DIRECTIONS:
For the listing that follows, give again exactly the lines from the one with "for piece in" to the one with "if empty is", including both.

SUPPLIED MATERIAL:
= = = = =
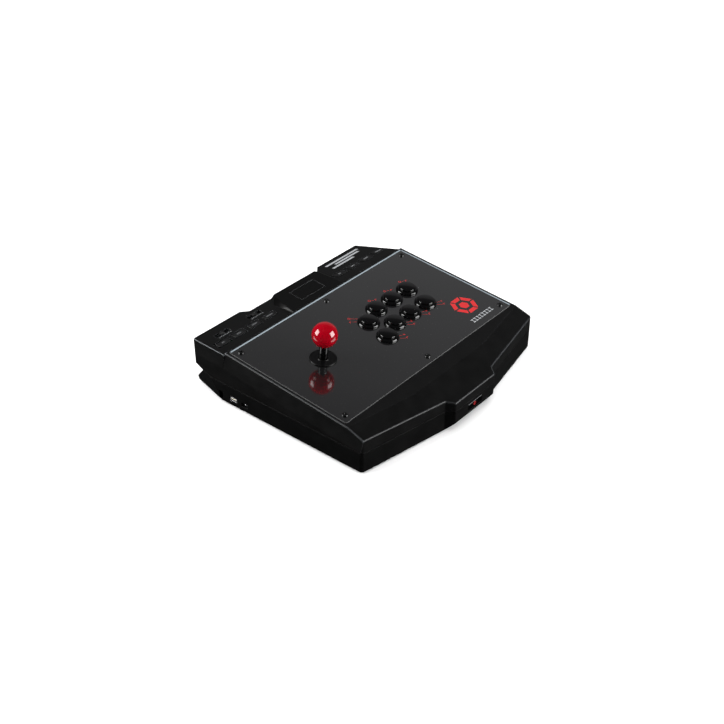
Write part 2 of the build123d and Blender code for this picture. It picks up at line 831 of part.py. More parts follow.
with BuildPart() as stick_body:
    blocks(stick, middle, (2 * body_half, 2 * body_half), board_high, mount_bottom)
    fillet(stick_body.edges().filter_by(stick_axis), radius=3)
    inner = 2 * (body_half - body_wall)
    blocks(stick, middle, (inner, inner), board_high - 1, body_roof, Mode.SUBTRACT)
    pillars(stick, middle, 12.0, body_roof - 1, 0, Mode.SUBTRACT)
    trunnion_plane = Plane(
        origin=stick.from_local_coords((-40, 0, stick_pivot)),
        x_dir=stick.y_dir,
        z_dir=(1, 0, 0),
    )
    pillars(trunnion_plane, middle, trunnion_radius + 0.05, 0, 80, Mode.SUBTRACT)
stick_body.part.label = "stick_body"

with BuildPart() as pivot_ring:
    ring_low = stick_pivot - ring_half_height
    ring_high = stick_pivot + ring_half_height
    pillars(stick, middle, ring_radius, ring_low, ring_high)
    pillars(trunnion_plane, middle, trunnion_radius, 16, 64)
    pillars(stick, middle, ring_bore, ring_low - 1, ring_high + 1, Mode.SUBTRACT)
    cross_plane = Plane(
        origin=stick.from_local_coords((0, -20, stick_pivot)),
        x_dir=(1, 0, 0),
        z_dir=stick.y_dir,
    )
    pillars(cross_plane, middle, trunnion_radius + 0.05, 0, 40, Mode.SUBTRACT)
pivot_ring.part.label = "pivot_ring"

with BuildPart() as stick_shaft:
    pillars(stick, middle, rod_radius, -49.0, ball_height - 6)
    hub_low = stick_pivot - hub_half_height
    pillars(stick, middle, hub_radius, hub_low, stick_pivot + hub_half_height)
    pillars(cross_plane, middle, trunnion_radius, 20 - ring_radius, 20 + ring_radius)
    with BuildSketch(stick.offset(-44.9)):
        Circle(rod_radius)
        Circle(rod_radius - 0.7, mode=Mode.SUBTRACT)
    extrude(amount=0.8, mode=Mode.SUBTRACT)
stick_shaft.part.label = "stick_shaft"

with BuildPart() as shaft_sleeve:
    pillars(stick, middle, sleeve_radius, -15.0, ball_height - 16.8)
    pillars(stick, middle, sleeve_radius + 1.0, -17.0, -15.0)
    pillars(stick, middle, collar_radius, collar_bottom, ball_height - 16.8)
    pillars(stick, middle, rod_radius, -20, 40, Mode.SUBTRACT)
shaft_sleeve.part.label = "shaft_sleeve"

with BuildPart() as ball_top:
    with Locations(stick.from_local_coords((0, 0, ball_height))):
        Sphere(ball_radius)
    split(bisect_by=stick.offset(ball_height - 16.8), keep=Keep.TOP)
    pillars(stick, middle, rod_radius, 0, ball_height - 6, Mode.SUBTRACT)
ball_top.part.label = "ball_top"

with BuildPart() as dust_washer:
    washer_plane = Plane(origin=stick.origin, x_dir=(1, 0, 0), z_dir=stick.y_dir * -1)
    with BuildSketch(washer_plane):
        Polygon(
            (sleeve_radius + 0.8, cover_top + 0.1),
            (washer_radius, cover_top + 0.1),
            (washer_radius, cover_top + 1.3),
            (washer_radius - 0.4, cover_top + 1.7),
            (washer_radius - 1.4, cover_top + 1.7),
            (washer_radius - 2.0, cover_top + 1.3),
            (sleeve_radius + 2.8, cover_top + 1.3),
            (sleeve_radius + 2.2, cover_top + 1.9),
            (sleeve_radius + 0.8, cover_top + 1.9),
            align=None,
        )
    revolve(axis=stick_axis)
dust_washer.part.label = "dust_washer"

with BuildPart() as lower_dust_washer:
    pillars(stick, middle, 18.0, body_roof - 1.4, body_roof - 0.2)
    pillars(stick, middle, 8.8, -20, 0, Mode.SUBTRACT)
lower_dust_washer.part.label = "lower_dust_washer"

with BuildPart() as lever_spring:
    spring_foot = stick.from_local_coords((0, 0, -32.6))
    coil(spring_foot, stick.z_dir, radius=4.4, height=3.9, pitch=1.3)
lever_spring.part.label = "lever_spring"

with BuildPart() as stick_actuator:
    pillars(stick, middle, actuator_radius, -44.0, -33.2)
    pillars(stick, middle, rod_radius, -50, -20, Mode.SUBTRACT)
    chamfer(stick_actuator.faces().group_by(deck_axis)[0].edges(), length=0.5)
stick_actuator.part.label = "stick_actuator"

with BuildPart() as shaft_clip:
    with BuildSketch(stick.offset(-44.8)):
        Circle(5.0)
        Circle(rod_radius - 0.7, mode=Mode.SUBTRACT)
        with Locations((4, 0)):
            Rectangle(8, 4, mode=Mode.SUBTRACT)
    extrude(amount=0.6)
shaft_clip.part.label = "shaft_clip"

with BuildPart() as stick_switches:
    reach = switch_gap + switch_size[1] / 2
    turned_size = (switch_size[1], switch_size[0])
    blocks(stick, [(0, reach), (0, -reach)], switch_size, board_high, switch_high)
    blocks(stick, [(reach, 0), (-reach, 0)], turned_size, board_high, switch_high)
stick_switches.part.label = "stick_switches"

with BuildPart() as stick_board:
    blocks(stick, middle, (50.0, 50.0), gate_top, board_high)
    fillet(stick_board.edges().filter_by(stick_axis), radius=3)
    pillars(stick, middle, 9.5, -50, -40, Mode.SUBTRACT)
    blocks(stick, [(-20, 0)], (4.0, 12.0), board_high, board_high + 5)
stick_board.part.label = "stick_board"

with BuildPart() as restrictor_gate:
    blocks(stick, middle, (50.0, 50.0), gate_bottom, gate_top)
    fillet(restrictor_gate.edges().filter_by(stick_axis), radius=3)
    opening = 2 * gate_half_opening
    blocks(stick, middle, (opening, opening), -60, -40, Mode.SUBTRACT)
restrictor_gate.part.label = "restrictor_gate"

# ================================================================ touchpad block
touch_travel = 0.4
touch_pocket_depth = 2.3


with BuildPart() as touchpad_block:
    with BuildSketch(rear_deck):
        Polygon(
            (-54.0, 3.3),
            (56.0, 3.3),
            (57.0, 20.6),
            (58.6, 40.1),
            (52.0, 53.6),
            (-48.0, 53.6),
            (-57.0, 40.1),
            (-54.0, 20.6),
            align=None,
        )
    with BuildSketch(deck):
        Polygon(
            (-53.6, 228.1),
            (55.4, 228.1),
            (54.8, 236.7),
            (49.4, 275.0),
            (46.4, 278.6),
            (-40.4, 278.6),
            (-43.6, 275.0),
            (-52.4, 236.7),
            align=None,
        )
    loft(ruled=True)
    crown = touchpad_block.faces().sort_by(deck_axis)[-1]
    outer_edges = crown.edges().filter_by(lambda edge: edge.center().Y > rear_deck_start_y + 2)
    fillet(outer_edges, radius=0.8)
    with BuildSketch(deck.offset(-touch_pocket_depth)):
        with Locations(touch_mid):
            RectangleRounded(touch_size[0] + 0.5, touch_size[1] + 0.5, 2.0)
    extrude(amount=5, mode=Mode.SUBTRACT)
touchpad_block.part.label = "touchpad_block"

with BuildPart() as touchpad:
    with BuildSketch(deck.offset(-1.6)):
        with Locations(touch_mid):
            RectangleRounded(touch_size[0], touch_size[1], 1.75)
    extrude(amount=1.5)
touchpad.part.label = "touchpad"

# ================================================================ function keys
key_rise = 0.5
key_bottom = -2.0
key_travel = 0.8
tact_top = -5.1
tact_height = 3.3
function_board_top = tact_top - tact_height
slider_travel = 3.5

function_keys = []
for side, key_positions in (("left", left_key_x), ("right", right_key_x)):
    for number, key_x in enumerate(key_positions, start=1):
        with BuildPart() as function_key:
            with BuildSketch(rear_deck.offset(key_bottom)):
                key_outline(key_x)
            extrude(amount=key_rise - key_bottom)
            top_face = function_key.faces().sort_by(Axis((0, 0, 0), rear_deck.z_dir))[-1]
            fillet(top_face.edges(), radius=0.35)
            pillars(rear_deck, [(key_x, key_w)], 2.0, tact_top + key_travel + 0.1, key_bottom)
        function_key.part.label = f"function_key_{side}_{number}"
        function_keys.append(function_key)

with BuildPart() as tact_switches:
    tact_spots = [(key_x, key_w) for key_x in left_key_x + right_key_x]
    blocks(rear_deck, tact_spots, (6.0, 6.0), function_board_top, tact_top)
tact_switches.part.label = "tact_switches"

with BuildPart() as function_boards:
    with BuildSketch(rear_deck.offset(function_board_top - 1.6)):
        Polygon((-188, 16), (-60, 16), (-60, 48), (-188, 48), align=None)
        Polygon((60, 16), (176, 16), (160, 38), (60, 38), align=None)
    extrude(amount=1.6)
function_boards.part.label = "function_boards"

slide_knobs = []
for number, (knob_x, knob_w) in enumerate(slider_spots, start=1):
    with BuildPart() as slide_knob:
        knob_spot = [(knob_x, knob_w)]
        blocks(rear_deck, knob_spot, (8.0, 5.0), 0.15 - slide_recess_depth, 0.4)
        groove_spots = [(knob_x + step, knob_w) for step in (-2, 0, 2)]
        blocks(rear_deck, groove_spots, (0.7, 5.0), 0.0, 1.0, Mode.SUBTRACT)
        blocks(rear_deck, knob_spot, (3.0, 2.4), -4.6, 0.2 - slide_recess_depth)
    slide_knob.part.label = f"slide_knob_{number}"
    slide_knobs.append(slide_knob)

with BuildPart() as slide_switches:
    blocks(rear_deck, slider_spots, (16.0, 7.0), function_board_top, -4.8)
slide_switches.part.label = "slide_switches"

lid_parts = [
    upper_shell, mounting_plate, panel_cover, panel_screws, hinge_lid_leaves, lid_striker,
    button_housings, button_nuts, button_switches, stick_mount_plate, stick_screws,
    stick_body, stick_switches, stick_board, restrictor_gate, touchpad_block,
    tact_switches, function_boards, slide_switches,
]
stick_parts = [
    pivot_ring, stick_shaft, shaft_sleeve, ball_top, dust_washer, lower_dust_washer,
    lever_spring, stick_actuator, shaft_clip,
]
moving_parts = button_plungers + function_keys + slide_knobs + [touchpad]

os.makedirs("parts", exist_ok=True)
for piece in base_parts + latch_parts + lid_parts + stick_parts + moving_parts:
    export_step(piece.part, f"parts/{piece.part.label}.step")
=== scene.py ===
"""Looks of the desk-top arcade joystick panel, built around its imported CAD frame."""

import json
from math import cos, pi, radians, sin

import bmesh
import bpy
from mathutils import Matrix, Vector


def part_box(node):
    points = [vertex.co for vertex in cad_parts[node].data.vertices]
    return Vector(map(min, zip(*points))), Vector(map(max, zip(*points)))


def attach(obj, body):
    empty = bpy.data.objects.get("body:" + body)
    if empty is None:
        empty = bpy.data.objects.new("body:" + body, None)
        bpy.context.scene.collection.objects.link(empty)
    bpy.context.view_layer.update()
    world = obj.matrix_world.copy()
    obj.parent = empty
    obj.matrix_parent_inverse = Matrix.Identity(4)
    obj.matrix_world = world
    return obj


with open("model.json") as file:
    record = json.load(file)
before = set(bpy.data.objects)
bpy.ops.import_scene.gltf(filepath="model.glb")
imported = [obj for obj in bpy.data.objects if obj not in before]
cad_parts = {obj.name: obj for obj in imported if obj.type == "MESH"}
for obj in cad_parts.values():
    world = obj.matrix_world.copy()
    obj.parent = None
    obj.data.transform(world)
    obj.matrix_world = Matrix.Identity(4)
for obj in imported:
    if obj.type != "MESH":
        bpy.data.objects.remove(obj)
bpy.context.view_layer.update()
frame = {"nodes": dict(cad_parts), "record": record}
MM = 0.001

# ------------------------------------------------------------------ planes
# The sloping deck and the flatter rear deck, as (origin, across, along, normal).


def sloping_plane(y_mm, z_mm, angle):
    """A plane that rises to the rear by an angle, through a point on the middle line."""
    along = Vector((0, cos(radians(angle)), sin(radians(angle))))
    across = Vector((1, 0, 0))
    return Vector((0, y_mm * MM, z_mm * MM)), across, along, across.cross(along)


DECK = sloping_plane(-121.0, 61.0, 5.56)
REAR_DECK = sloping_plane(102.4, 80.2, 2.64)
COVER_TOP = 1.0
KEY_TOP = 0.5


def on_plane(plane, u, v, height):
    """World point from plane coordinates in millimetres."""
    origin, across, along, normal = plane
    return origin + (across * u + along * v + normal * height) * MM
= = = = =
SOLUTION FOR THIS EXERCISE:
for piece in base_parts + latch_parts + lid_parts + stick_parts + moving_parts:
    export_step(piece.part, f"parts/{piece.part.label}.step")
=== scene.py ===
"""Looks of the desk-top arcade joystick panel, built around its imported CAD frame."""

import json
from math import cos, pi, radians, sin

import bmesh
import bpy
from mathutils import Matrix, Vector


def part_box(node):
    points = [vertex.co for vertex in cad_parts[node].data.vertices]
    return Vector(map(min, zip(*points))), Vector(map(max, zip(*points)))


def attach(obj, body):
    empty = bpy.data.objects.get("body:" + body)
    if empty is None:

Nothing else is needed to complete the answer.